As long as this state of things exists mission work in the interior will be impossible. The Protestant English mission, under Bishop Mackenzie, some years ago established itself in the interior near the Zambesi, and gathered together some hundreds of natives whose improvement they hoped gradually to effect. But a powerful tribe attacking the one amongst which they dwelt, they had to perform the uncongenial task of driving off the invaders with their rifles. Their friends were saved for the time, but many of the missionaries had died from fever, and the small remainder was obliged to retire. Shortly after this the tribe with which they had been was swept away and destroyed. The slave-trade naturally prevents all progress and the increase of population. It also weakens all family ties, parents killing their offspring if they are in want. Great cruelties are practised, not only in the capture of slaves, but in their transit to the place of destination. The Arabs are very improvident, and sometimes, having failed to provide sufficient food for their caravan, they leave some of the slaves in the desert to starve, not even removing the yokes by which they are fastened together. I was told of a woman who was carrying a bale of cloth, and on the journey gave birth to a child. She could not carry both the baby and the goods; the latter were the more valuable, so the infant was brained against the nearest tree and left on the ground.

About four years ago a treaty was signed between the Sultan of Zanzibar and the British government, by which the importation of slaves was prohibited, but the Arabs were permitted to retain the slaves they already possessed. Strong pressure had to be brought to bear on the Arabs to compel them to sign this treaty; but even now a considerable traffic is carried on by the east coast with Arabia, Pemba, and Madagascar. The negroes are crowded into the slave-dhows, and their sufferings from hunger and filth must be extreme on a voyage. Many die and are thrown overboard, and the remainder land in a miserably reduced condition. But the household slaves are treated kindly and well fed; this the owner finds politic, or the slave might desert. They are addressed as “Ndugu-yango”—“My brother”—and considered part of the family.

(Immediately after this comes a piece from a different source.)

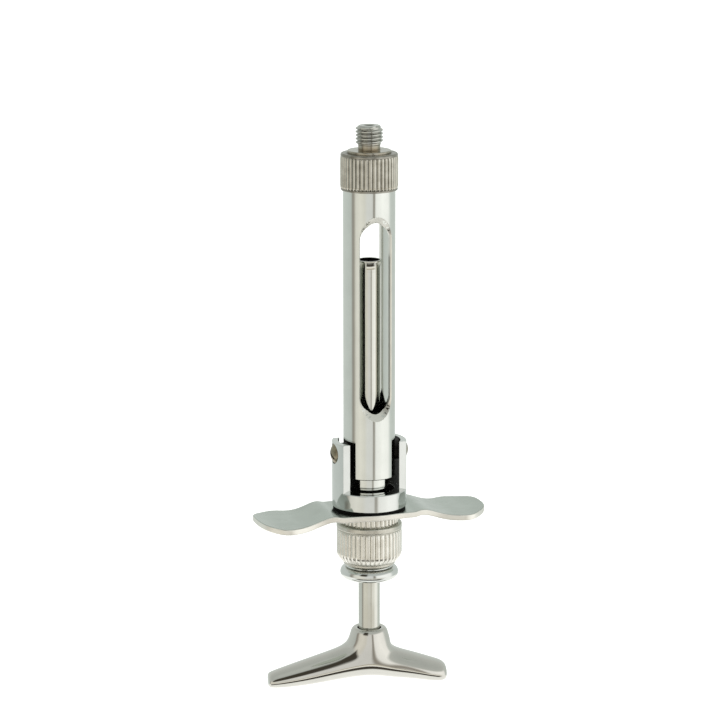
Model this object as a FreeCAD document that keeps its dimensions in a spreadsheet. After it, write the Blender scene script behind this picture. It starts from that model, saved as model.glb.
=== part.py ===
"""Aspirating dental syringe of the folding kind, in millimetres.

A barrel for a 1.8 ml cartridge hangs on two pivot screws in a yoke.  A spring pushes a centring sleeve
up into the barrel's rear end, and a piston with a T-handle slides in that sleeve.

The syringe stands along +Z with its needle end up.  X runs along the finger grip and through the pivot
screws, and the barrel's two windows face -Y and +Y.  Z = 0 is the plane of the finger pads' undersides.
"""
import FreeCAD, Part
import os
import Sketcher

doc = FreeCAD.newDocument("dental_syringe")

# --- driving dimensions -------------------------------------------------------------------------------

SIZES = {
    # finger grip, pressed from plate
    "pad_drop": 1.4,  # the hub's underside stands this far above the pads
    "plate_thickness": 1.35,
    "grip_reach": 26.5,
    "hub_radius": 8.2,
    "waist_radius": 7.1,
    "pad_radius": 8.7,
    "tip_lift": 1.2,
    # yoke
    "washer_thickness": 0.6,
    "washer_radius": 8.15,
    "ring_radius": 8.35,
    "ring_height": 3.9,
    "cup_radius": 5.6,
    "cup_floor_height": 0.55,
    "arm_bore_radius": 7.0,
    "arm_height": 11.0,
    "arm_half_depth": 4.0,
    "pivot_height": 8.42,  # above the ledge between the arms
    "tail_radius": 5.2,
    "tail_bore_radius": 4.35,
    "tail_length": 9.85,
    "edge_break": 0.15,
    # pivot
    "screw_head_radius": 2.2,
    "head_seat_radius": 2.3,
    "head_seat_reach": 7.7,
    "head_height": 1.3,
    "crown_radius": 3.2,
    "slot_width": 0.6,
    "slot_depth": 0.45,
    "shank_radius": 1.2,
    "shank_clearance": 0.05,
    "shank_end_reach": 4.75,
    "boss_radius": 2.3,
    "boss_gap": 0.06,
    # barrel
    "barrel_radius": 5.8,
    "chamber_radius": 4.55,
    "barrel_lift": 2.93,  # above the ledge
    "barrel_length": 64.6,  # below the hub cap
    "barrel_thread_radius": 5.3,
    "barrel_thread_length": 5.5,
    "window_half_width": 3.5,
    "window_start": 15.3,  # above the barrel's rear end
    "window_length": 42.1,
    "rear_window_half_width": 3.7,
    "rear_rise": 2.2,  # the rear window ends this much higher
    "dish_depth_plane": 4.2,
    "dish_flare": 1.9,
    # hub cap and needle stud
    "cap_radius": 6.4,
    "cap_wall": 2.66,
    "cap_edge": 0.35,
    "stud_tail_radius": 3.6,
    "stud_flange_radius": 4.85,
    "stud_flange_height": 0.6,
    "stud_neck_radius": 2.45,
    "stud_neck_height": 1.17,
    "needle_thread_radius": 3.0,
    "needle_thread_length": 4.26,
    "needle_hole_radius": 1.1,
    "thread_chamfer": 0.35,
    # knurled lock ring and spring housing
    "lock_knurl_radius": 6.6,
    "lock_knurl_height": 2.09,
    "housing_radius": 7.36,
    "lock_rim_height": 1.19,
    "housing_straight": 5.88,
    "housing_taper": 1.85,
    "housing_foot_radius": 5.85,
    "housing_foot": 0.56,
    "housing_floor": 1.47,
    "thrust_washer_thickness": 0.4,
    "thrust_washer_bore": 3.3,
    "thrust_washer_radius": 4.25,
    # centring sleeve
    "sleeve_stem_radius": 3.2,
    "running_clearance": 0.05,
    "sleeve_guide_radius": 4.3,
    "sleeve_guide_depth": 0.85,  # its shoulder lies this far below the ring's foot
    "nose_radius": 4.45,
    "nose_depth": 2.18,  # below the barrel's rear end
    "nose_entry": 1.22,  # inside the barrel
    "nose_lead": 0.35,
    "head_recess_radius": 3.0,
    "head_recess_depth": 2.6,
    "bush_radius": 3.4,
    "bush_length": 2.1,
    "wire_radius": 0.3,
    "coil_radius": 3.78,
    "coil_count": 7,
    # pull collar
    "collar_gap": 0.18,
    "neck_bead_radius": 5.25,
    "neck_bead_height": 1.1,
    "rim_radius": 6.55,
    "rim_bead_radius": 1.39,
    "collar_core_radius": 4.8,
    "collar_height": 3.24,
    "collar_floor": 0.8,
    # piston
    "rod_radius": 2.42,
    "piston_head_radius": 2.88,
    "piston_head_height": 2.45,
    "head_rim_height": 0.35,
    "head_dish_radius": 2.2,
    "head_dish_depth": 0.3,
    "head_tail_radius": 1.2,
    "head_tail_length": 4.0,
    "head_advance": 49.0,  # the head's top above the barrel's rear end, at rest
    "rod_thread_radius": 1.9,
    "rod_thread_length": 6.9,
    # handle
    "handle_gap": 11.73,  # from the pull collar to the handle, at rest
    "handle_turn": -11.5,
    "socket_radius": 2.65,
    "socket_depth": 1.48,
    "collar_shoulder_gap": 0.2,
    "handle_thread_radius": 1.95,
    "handle_lip_radius": 3.25,
}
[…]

There are two sorts of slaves in the islands—the Muwallid, or domestic, born in slavery, and the wild imported slave. The former class are much better treated than the others. Even young captured slaves are not so tractable as they, but the older ones are very obstinate and contrary and given to thieving and disorder. Sometimes in revenge they attempt the life of their master or try to get him into serious trouble, yet they are seldom punished for it, any more than with us a vicious animal would be. They are slaves, and it is their nature, and they themselves give this as their excuse when convicted of the most abominable crimes. But slaves often rise to a very important position; and as Abraham sent his servant to Mesopotamia to negotiate his son’s marriage, so slaves are entrusted by their masters with the command of trading caravans to the interior, they preferring to remain comfortably at home. Free negroes have been known to sell themselves for slaves, and, when asked about it, to reply: “What can a dog do without a master?” Also, slaves often own slaves of their own. The pilot of Zanzibar, an official of some importance called Buckett, was a slave, and, when seen habited in a naval officer’s old coat and a handsome turban on his head, he appeared a person of much distinction.

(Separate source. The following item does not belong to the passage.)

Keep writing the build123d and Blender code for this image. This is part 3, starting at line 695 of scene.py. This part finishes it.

It is difficult to see how slavery can be kept up at Zanzibar, now that importation is forbidden; for the annual loss from death and desertion is thirty per cent., and the average annual importation a few years ago was estimated at thirteen thousand. Slavery, as it has been there, is an abominable institution and a complete bar to improvement.

Though the negro is so ignorant, superstitious, and debased, yet it has been abundantly shown that he is capable of improvement. I once visited the well-ordered estate of Kokotoni, in the north of Zanzibar Island, the property of Capt. Fraser. I found it in charge of an intelligent Scotchman, who said that they had about five hundred laborers resident on the plantation—half men and half women. They required them all to marry, gave them cottages, provision, grounds, and two dollars and a half each per month, and they were an orderly and well-conducted people. The overseer had taught them different trades—as that of wheelwright, necessary for the work of the estate—and, though they sometimes deserted in true negro fashion, yet the truants were sure to return again.

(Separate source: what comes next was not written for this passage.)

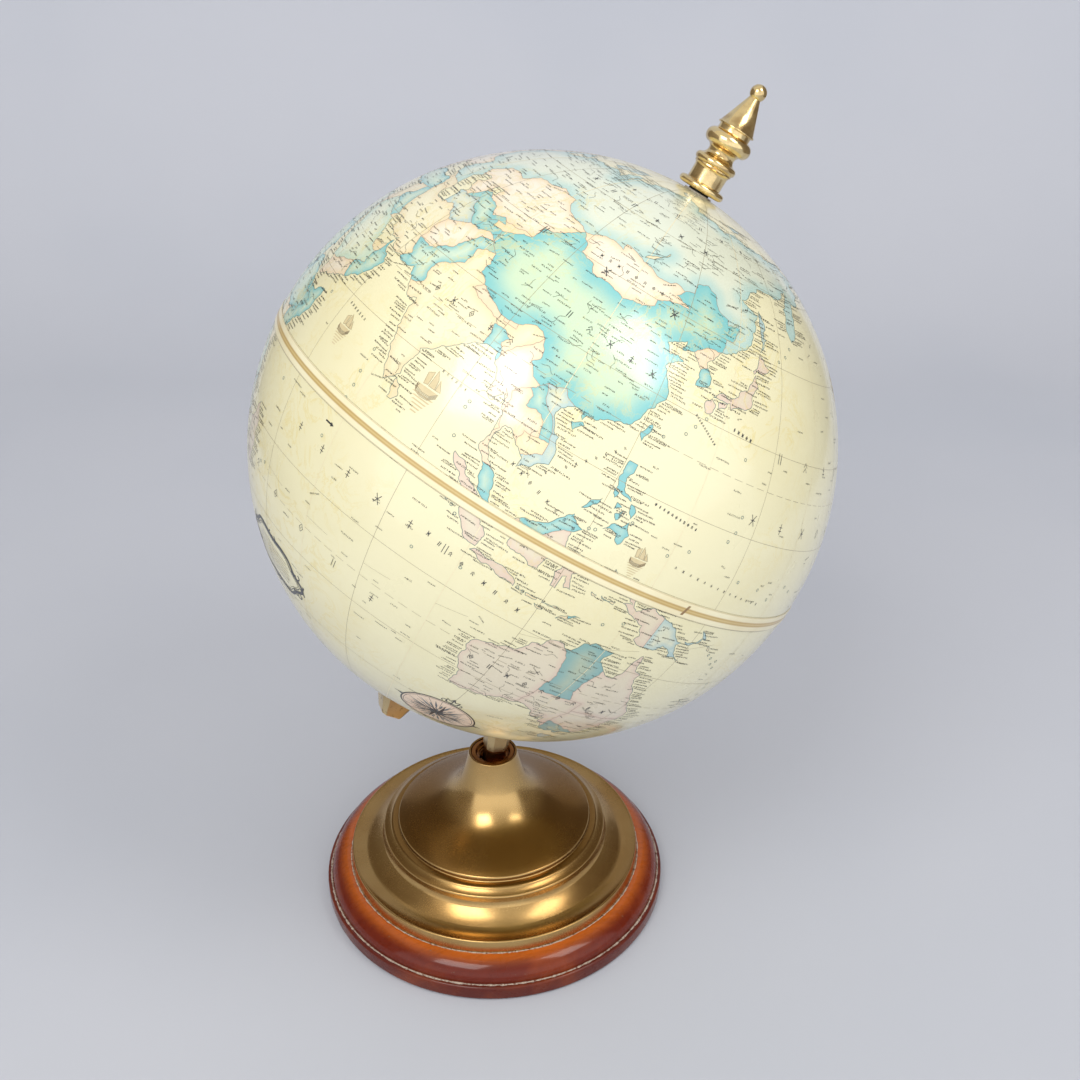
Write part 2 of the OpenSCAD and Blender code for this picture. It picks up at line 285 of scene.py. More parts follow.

At Zanzibar and Bagomoyo, twenty-five miles off on the mainland, at the mouth of the Kingani River, the Société du Saint-Esprit, the parent house of which is in Paris, have most flourishing establishments. The town house is in the centre of Zanzibar, its corrugated iron roof, towering above the neighboring buildings, being a conspicuous object. On entering you will be greeted in good French by very civil negro boys dressed in blue blouse and trowsers and wearing a black glazed hat. They will conduct you to a spacious sitting-room decorated with pictures of religious subjects, and before long the superior, Père Etienne, appears. He is a tall, slight man, and has not lost the cavalry swagger which he acquired as captain in a Lancers regiment, and which forms a strange contrast to his black soutane. He is a most affable and agreeable priest, and conducts one round the interesting establishment. There is a beautiful little chapel on the first floor, and when I was last in it the walls were being stencilled. In the workshops trades are taught to the boys by the lay brethren, such as working in metals, carpentering, and boat-building. The pupils belong to the mission, they having been either handed over to it by the British consul from captured slave-dhows, or purchased by the mission in the slave-market in the old times before slavery was abolished. At Bagomoyo there is a still larger establishment under the care of Père Horner, where about ten clergy and the same number of sisters have charge of an agricultural colony on which are several hundred Christian negroes. At first the mission did not mean to Christianize the natives, thinking that they were so degraded that it would take several generations to raise them to that point; but they found them capable of more than was originally expected. The mission establishment is half a mile from the town of Bagomoyo, which contains about five thousand people, but it has the appearance of a small town itself. The grounds are laid out in a most orderly manner; it is a pleasure to walk along the straight, well-kept paths between fields of maize, millet, and sweet potatoes.

The captain of the ship in which I served was one day up the Kingani River in his boat, accompanied by a young Alsatian lay brother from the mission. Shooting a hippopotamus cow, the calf, only a week or two old, would not leave the mother’s carcase, and the captain, who had to return to his ship, giving money to the brother, advised him to obtain assistance and catch the little animal, which he presented to the mission. A few months after, as we were visiting the good fathers, the lay brother took us to a large tank surrounded with a fence, which they had formed for the accommodation of the hippopotamus. Standing at the gate, the brother called the animal by name, and it came snorting out of the water, ran up to its master, looking up into his face, and followed us about the garden and into the house like a dog. Here he was fed from a bottle with flour and milk. He was taken to the Zoölogical Gardens at Berlin shortly afterwards, and must have sold for at least six thousand dollars. Hippopotami are inimical to the crops of rice which grow near the rivers, as they come on shore in the night and devour enormous quantities of the young tender shoots, so that the fields have to be carefully watched. But more dangerous animals are found on the coast, and Père Horner told us a story of a huge lion which had carried off several of their cattle. They constructed a trap of a deserted hut, into which they enticed the animal, which, finding himself imprisoned, aroused all the establishment from their midnight slumbers by his roarings. He was shot by one of the brethren.

The fathers give their guests a good dinner of many courses in true French style, but one should not conclude, as does Stanley in his How I Found Livingstone, that champagne is their ordinary beverage. On the contrary, when I was there they could offer us nothing but a little white rum which had been sent them from our ship, and the champagne with which they welcomed Mr. Stanley was some of a small present which they had received.